Practical Takeaway: Once yearly, contact each of your major service providers to inquire about promotional rates or ways to reduce your bill. Spend 15 minutes researching competitive options before making that call. Document any conversations, including representative names and dates, in case you need to reference them later.

Creating a Sustainable Budget Based on Your Billing Data

Your billing statements contain valuable historical data that can form the foundation of an effective personal budget. Rather than guessing about your spending habits, you can use actual numbers from your bills to create realistic spending categories and targets. This evidence-based approach to budgeting has proven far more effective than arbitrary targets that don't reflect your actual lifestyle and commitments.

Begin by collecting statements from the past 12 months for each account—credit cards, bank accounts, subscriptions, utility companies, and any other regular billing relationships. This full year of data accounts for seasonal variations and one-time expenses that might not appear in shorter periods. Sort all charges into categories: housing, utilities, food, transportation, insurance, entertainment, subscriptions, personal care, and any other categories relevant to your situation.

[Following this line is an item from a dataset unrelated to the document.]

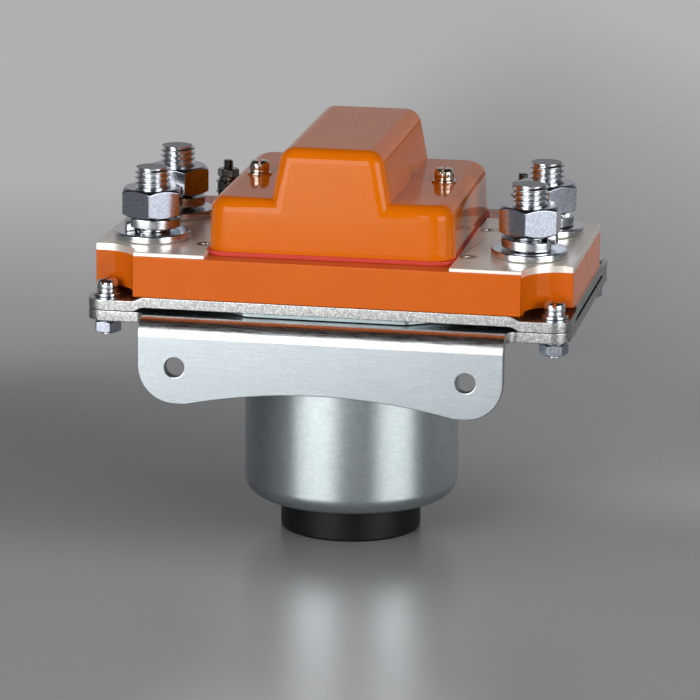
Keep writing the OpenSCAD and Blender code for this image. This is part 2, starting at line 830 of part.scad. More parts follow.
// Steel bracket: a plate under the can's flange, bent down at the front into the mounting flange
module mounting_bracket() {
    run_y = flange_y - bend_r;
    step = run_y - sheet_d / 2;
    color("#ccd1d3") difference() {
        union() {
            translate([0, 0, z_bracket]) linear_extrude(sheet_t) {
                rounded_rect(sheet_w, sheet_d, sheet_r);
                translate([-flange_w / 2, -run_y]) square([flange_w, run_y]);
                both_sides() difference() {
                    translate([flange_w / 2 - cut, -run_y]) square([cut + step, step + cut]);
                    translate([flange_w / 2 + step, -run_y]) circle(step);
                }
            }
            translate([-flange_w / 2, -run_y, z_bracket_top - bend_r]) rotate([90, 0, 90])
                linear_extrude(flange_w) intersection() {
                    difference() {
                        circle(bend_r);
                        circle(bend_r - sheet_t);
                    }
                    translate([-bend_r, 0]) square(bend_r);
                }
            translate([0, sheet_t - flange_y, 0]) rotate([90, 0, 0])
                linear_extrude(sheet_t) flange_outline();
        }
        translate([0, 0, z_bracket - cut])
            cylinder(r = can_d / 2 + can_neck_r + can_hole_gap, h = sheet_t + 2 * cut);
        corner_holes(z_bracket);
        both_sides() translate([mount_pitch / 2, -flange_y - cut, mount_z]) rotate([-90, 0, 0])
            cylinder(d = mount_d, h = sheet_t + 2 * cut);
    }
}

// Drawn steel can round the coil, with a flange that the two plates clamp
module coil_can() {
    r_out = can_d / 2;
    r_in = r_out - can_t;
    floor_r = can_r - can_t;
    color("#b4b9bb") intersection() {
        rotate_extrude($fn = 120) polygon(concat(
            [[core_stud_d / 2 + fit_gap, cap_h]],
            [for (a = [-90:10:0]) [r_out - can_r + can_r * cos(a), cap_h + can_r + can_r * sin(a)]],
            [for (a = [180:-15:90])
                [r_out + can_neck_r * (1 + cos(a)), z_bracket_top - can_neck_r * (1 - sin(a))]],
            [[can_flange_d / 2, z_bracket_top], [can_flange_d / 2, z_yoke], [r_in, z_yoke]],
            [for (a = [0:-10:-90]) [r_out - can_r + floor_r * cos(a), cap_h + can_r + floor_r * sin(a)]],
            [[core_stud_d / 2 + fit_gap, z_can_floor]]
        ));
        translate([-base_w / 2, can_flange_back - sheet_d / 2, 0])
            cube([base_w, sheet_d - 2 * can_flange_back, z_yoke + cut]);
    }
}

// Black end cap over the core's nut, which the contactor stands on
module end_cap() {
    r = cap_d / 2;
    edge = 0.8;
    color("#1b191c") rotate_extrude($fn = 96) polygon([
        [0, 0], [r - edge, 0], [r, edge], [r, cap_h], [r - cap_wall, cap_h],
        [r - cap_wall, cap_wall], [0, cap_wall]
    ]);
}

// Moulded bobbin round the guide tube
module bobbin() {
    color("#e8e4d8") difference() {
        translate([0, 0, bobbin_z]) rotate_extrude() polygon([
            [bobbin_in, 0], [bobbin_flange_r - can_r, 0], [bobbin_foot_r, bobbin_flange / 2],
            [bobbin_foot_r, bobbin_flange], [bobbin_in + bobbin_wall, bobbin_flange],
            [bobbin_in + bobbin_wall, z_winding_top - bobbin_z],
            [bobbin_flange_r, z_winding_top - bobbin_z], [bobbin_flange_r, bobbin_top - bobbin_z],
            [bobbin_in, bobbin_top - bobbin_z]
        ]);
        both_sides() translate([lead_x, lead_y, z_winding_top - cut])
            cylinder(r = lead_hole_r, h = bobbin_flange + 2 * cut);
    }
}

module coil_winding() {
    color("#9a5a28") translate([0, 0, bobbin_z + bobbin_flange])
        ring(bobbin_foot_r, bobbin_in + bobbin_wall, z_winding_top - bobbin_z - bobbin_flange);
}

// Two insulated leads from the winding to the heads of the coil studs
module coil_leads() {
    run = norm([coil_stud_x - lead_x, coil_stud_y - lead_y]);
    turn = atan2(coil_stud_y - lead_y, coil_stud_x - lead_x);
    color("#a02020") both_sides() {
        translate([lead_x, lead_y, z_winding_top]) cylinder(d = lead_d, h = z_lead - z_winding_top);
        translate([lead_x, lead_y, z_lead]) {
            sphere(d = lead_d);
            rotate([0, 0, turn]) rotate([0, 90, 0]) cylinder(d = lead_d, h = run);
        }
    }
}

// Fixed core with a pocket for the return spring and a stud through the can's floor
module fixed_core() {
    stud_end_z = cap_h - core_washer_t - core_nut_h - core_stud_end;
    color("#8d9094") difference() {
        union() {
            translate([0, 0, z_can_floor])
                cylinder(d = plunger_d - 2 * fit_gap, h = core_z - z_can_floor);
            translate([0, 0, stud_end_z]) cylinder(d = core_stud_d, h = z_can_floor - stud_end_z + cut);
        }
        translate([0, 0, core_z - spring_pocket_h])
            cylinder(r = spring_pocket_r, h = spring_pocket_h + cut);
    }
}

module core_washer() {
    color("#c0c4c8") translate([0, 0, cap_h - core_washer_t])
        flat_washer(core_washer_d, core_stud_d + washer_room, core_washer_t);
}

module core_nut() {
    color("#c0c4c8") translate([0, 0, cap_h - core_washer_t - core_nut_h])
        hex_nut(core_nut_af, core_nut_h, core_stud_d + fit_gap);
}

// Brass tube that guides the plunger
module guide_tube() {
    tube_z = z_can_floor + fit_gap;
    color("#c8a24a") translate([0, 0, tube_z]) ring(guide_out, guide_in, z_base - tube_z);
}

// Nylon bush in the base that guides the push rod
module guide_bush() {
    color("#eeeadc") difference() {
        union() {
            translate([0, 0, z_base]) cylinder(r = guide_bush_r, h = base_h);
            translate([0, 0, z_base_top - guide_bush_flange_t])
                cylinder(r = guide_bush_flange_r, h = guide_bush_flange_t);
        }
        translate([0, 0, z_base - cut]) cylinder(d = rod_d + 2 * run_gap, h = base_h + 2 * cut);
    }
}

// Soft washer under the base that the plunger rests against
module stop_washer() {
    color("#3a3a3a") translate([0, 0, z_base - stop_t])
        ring(plunger_d / 2 - stop_gap, rod_d / 2 + 2 * stop_gap, stop_t);
}

module return_spring() {
    z = core_z - spring_pocket_h;
    h = z_plunger + spring_pocket_h - z;
    color("#9aa0a6") translate([0, 0, z])
        compression_spring(spring_pocket_r - spring_gap, return_wire_d, h, return_turns);
}

// Plunger that the coil pulls down, with a pocket for the return spring
module plunger() {
    color("#84888d") difference() {
        translate([0, 0, z_plunger]) cylinder(d = plunger_d, h = z_plunger_top - z_plunger);
        translate([0, 0, z_plunger - cut]) cylinder(r = spring_pocket_r, h = spring_pocket_h + cut);
        translate([0, 0, z_plunger_top - rod_depth]) cylinder(d = rod_d + fit_gap, h = rod_depth + cut);
    }
}

// Push rod with the collar that carries the insulating bush
module push_rod() {
    foot = z_plunger_top - rod_depth;
    collar_z = z_bridge - bush_flange_t - rod_collar_t;
    color("#b8bcc0") {
        translate([0, 0, foot]) cylinder(d = rod_d, h = z_rod_top - foot);
        translate([0, 0, collar_z]) cylinder(r = rod_collar_r, h = rod_collar_t);
    }
}

module insulating_bush() {
    sleeve = bush_flange_t + bridge_t + overtravel + bush_end;
    color("#e9dfc4") translate([0, 0, z_bridge - bush_flange_t]) difference() {
        union() {
            cylinder(r = bush_flange_r, h = bush_flange_t);
            cylinder(r = bush_sleeve_r, h = sleeve);
        }
        translate([0, 0, -cut]) cylinder(d = rod_d + fit_gap, h = sleeve + 2 * cut);
    }
}

module spring_cup() {
    color("#a7abb0") translate([0, 0, z_spring_cup])
        ring(spring_cup_r, rod_d / 2 + fit_gap / 2, spring_cup_t);
}

module rod_nut() {
    color("#c0c4c8") translate([0, 0, z_spring_cup + spring_cup_t])
        hex_nut(rod_nut_af, rod_nut_h, rod_d + fit_gap);
}

module contact_spring() {
    color("#9aa0a6") translate([0, 0, z_contact_spring])
        compression_spring(spring_cup_r - spring_gap, contact_wire_d, contact_spring_h, contact_turns);
}

// Copper bridge that closes the circuit between the two fixed tips
module contact_bridge() {
    half = tip_x + bridge_end;
    corner_r = 3;
    color("#b86a3c") difference() {
        translate([0, 0, z_bridge]) linear_extrude(bridge_t) rounded_rect(2 * half, bridge_w, corner_r);
        translate([0, 0, z_bridge - cut]) cylinder(r = bush_sleeve_r + run_gap, h = bridge_t + 2 * cut);
    }
}

module moving_tips() {
    color("#d9d9d6") both_sides() translate([tip_x, 0, z_moving_tip]) cylinder(d = tip_d, h = moving_tip_t);
}

module insulating_washer() {
    color("#e9dfc4") translate([0, 0, z_bridge + bridge_t])
        ring(insulating_washer_r, bush_sleeve_r + run_gap, insulating_washer_t);
}

cover();
cover_gasket();
base();
mirror([1, 0, 0]) terminal_plate();  // terminal_plate_left
terminal_plate();  // terminal_plate_right
fixed_tips();
terminal_stud(-stud_x, stud_ys[0]);  // terminal_stud_left_front
terminal_stud(-stud_x, stud_ys[1]);  // terminal_stud_left_rear
terminal_stud(stud_x, stud_ys[0]);  // terminal_stud_right_front
terminal_stud(stud_x, stud_ys[1]);  // terminal_stud_right_rear
terminal_nut(-stud_x, stud_ys[0], nut_turn_left[0]);  // terminal_nut_left_front
terminal_nut(-stud_x, stud_ys[1], nut_turn_left[1]);  // terminal_nut_left_rear
terminal_nut(stud_x, stud_ys[0], nut_turn_right[0]);  // terminal_nut_right_front
terminal_nut(stud_x, stud_ys[1], nut_turn_right[1]);  // terminal_nut_right_rear
terminal_spring_washer(-stud_x, stud_ys[0], washer_turn_left[0]);  // terminal_spring_washer_left_front
terminal_spring_washer(-stud_x, stud_ys[1], washer_turn_left[1]);  // terminal_spring_washer_left_rear
terminal_spring_washer(stud_x, stud_ys[0], washer_turn_right[0]);  // terminal_spring_washer_right_front
terminal_spring_washer(stud_x, stud_ys[1], washer_turn_right[1]);  // terminal_spring_washer_right_rear
terminal_washer(-stud_x, stud_ys[0]);  // terminal_washer_left_front
terminal_washer(-stud_x, stud_ys[1]);  // terminal_washer_left_rear
terminal_washer(stud_x, stud_ys[0]);  // terminal_washer_right_front
terminal_washer(stud_x, stud_ys[1]);  // terminal_washer_right_rear
plate_screws();
cover_screws();
cover_spring_washers();
cover_washers();
corner_screws();
corner_spring_washers();
corner_washers();
corner_lower_spring_washers();
corner_nuts();
mirror([1, 0, 0]) coil_stud();  // coil_stud_left
coil_stud();  // coil_stud_right
coil_stud_nuts();
coil_stud_washers();
coil_stud_spring_washers();
yoke_plate();
mounting_bracket();
coil_can();
end_cap();
bobbin();
coil_winding();
coil_leads();
fixed_core();
core_nut();
core_washer();
guide_tube();
guide_bush();
stop_washer();
return_spring();
plunger();
push_rod();
insulating_bush();
spring_cup();
rod_nut();
contact_spring();
contact_bridge();
moving_tips();
insulating_washer();
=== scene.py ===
"""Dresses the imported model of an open-type DC contactor for a studio picture.

Each class holds one sub-assembly with its sizes in millimetres. It builds what needs more form
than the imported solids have, such as threads, moulded radii and rolled edges, and gives every
piece the finish of its real material.
"""

import functools
import json
import logging
import math
from collections.abc import Callable
from dataclasses import dataclass, field
from enum import Enum

import bmesh
import bpy
from bmesh.types import BMEdge, BMesh, BMFace, BMVert
from bpy.types import Material, Node, NodeSocket, NodeTree, Object
from mathutils import Matrix, Vector

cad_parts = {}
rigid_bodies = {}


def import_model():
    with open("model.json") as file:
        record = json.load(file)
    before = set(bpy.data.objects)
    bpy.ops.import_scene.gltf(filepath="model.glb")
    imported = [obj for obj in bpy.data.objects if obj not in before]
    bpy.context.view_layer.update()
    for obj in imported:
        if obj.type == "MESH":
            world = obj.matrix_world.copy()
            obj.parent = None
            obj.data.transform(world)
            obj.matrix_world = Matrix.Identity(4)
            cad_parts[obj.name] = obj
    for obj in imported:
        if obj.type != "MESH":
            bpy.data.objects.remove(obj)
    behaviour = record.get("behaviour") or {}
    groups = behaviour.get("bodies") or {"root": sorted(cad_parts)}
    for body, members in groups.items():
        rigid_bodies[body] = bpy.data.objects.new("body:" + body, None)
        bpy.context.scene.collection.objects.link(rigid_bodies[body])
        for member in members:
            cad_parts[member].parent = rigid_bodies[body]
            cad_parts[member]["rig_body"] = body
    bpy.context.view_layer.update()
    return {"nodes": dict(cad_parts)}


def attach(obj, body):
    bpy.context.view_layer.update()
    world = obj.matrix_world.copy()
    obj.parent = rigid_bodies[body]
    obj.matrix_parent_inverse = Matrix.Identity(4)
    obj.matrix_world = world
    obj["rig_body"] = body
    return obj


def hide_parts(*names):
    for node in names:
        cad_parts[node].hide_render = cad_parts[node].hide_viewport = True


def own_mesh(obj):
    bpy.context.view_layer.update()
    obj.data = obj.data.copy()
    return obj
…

Once you've categorized your spending, calculate averages for each category. For fixed expenses like insurance premiums and loan payments that don't vary, note the exact amount. For variable expenses like utilities that fluctuate seasonally, calculate both monthly averages and seasonal patterns. This helps you understand that electricity costs might be 40 percent higher in summer months, for example, allowing you to build that reality into your budget.

Examine your spending patterns for insights. Many people discover that their "miscellaneous" spending is far larger than they realized. Others find that certain categories are significantly higher than industry averages or their own previous expectations. These discoveries are valuable because they represent real spending patterns you'll need to account for in any realistic budget. Some people also identify clear areas where spending has crept upward over time.

Compare your total spending to your income to understand whether you're currently spending more than you earn, living paycheck-to-paycheck with balanced spending, or spending less than you earn. This honest assessment is crucial for setting realistic financial goals. From this baseline, you can identify which categories might offer opportunities for reduction without significantly impacting your quality of life.